Even better, the conditions were perfect for his only pair of classic skis. Top World Cup skiers can have over 30 pairs of skis to be ready for all ski conditions. In Madrazo’s case, the conditions must be ready for him.

“I flew through the course, giving it my all that day, and when I finished, a friend told me I had qualified,” Madrazo said. “I was like, ‘No way.’”

The goal: Consciousness, but not so much

Madrazo will be the second cross-country skier from Mexico to ski in the Olympics and the first to qualify. The first Mexican skier competed in 1988, when qualification was not necessary.

Of the four Mexicans at the Olympics, Madrazo is the only one born and raised in Mexico. So he gets to carry the flag.

“It’s stupid cool,” Madrazo said of the honor. “I’m beyond excited.”

Not only does Liebner get to watch with pride as another of his athletes competes at an Olympics, but he gets to learn from all the ski talent assembled there and talk up his pole company. Madrazo will ski with USSPC poles with his picture on them.

The Mexican will compete in the 15-kilometer freestyle at 9 p.m. AST Thursday, an event that will be shown live on NBCSN, as well as available on the NBC livestream website and NBC sports app.

Liebner said Madrazo is strongest in classic, and the 50K classic would have been ideal, but rules put in regarding getting lapped out of a race eliminated the possibility of a 50K.

Starting skiing at such a late age, Madrazo has little chance against Europeans and Americans that have been skiing their whole lives and have teams of specialists behind them to finely tune body, technique and ski.

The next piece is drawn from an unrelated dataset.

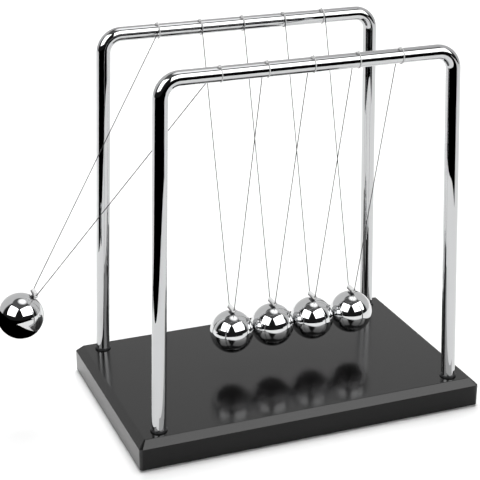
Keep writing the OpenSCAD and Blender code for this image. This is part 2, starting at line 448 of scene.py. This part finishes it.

Madrazo is OK with that. He just doesn’t want to finish last and thinks back to his qualification race in Iceland.

“When I finished that race in Iceland, I was blinded for 30 minutes and couldn’t see anything,” he said. “I couldn’t breathe. The officials were asking me to stand up but I couldn’t.

“It was a state of being conscious, but then again not so much. I want that feeling again at the Olympics and know I gave it my all. I want to make Andy proud and the only way I’m going to make him proud is to go out there and give it everything I’ve got.”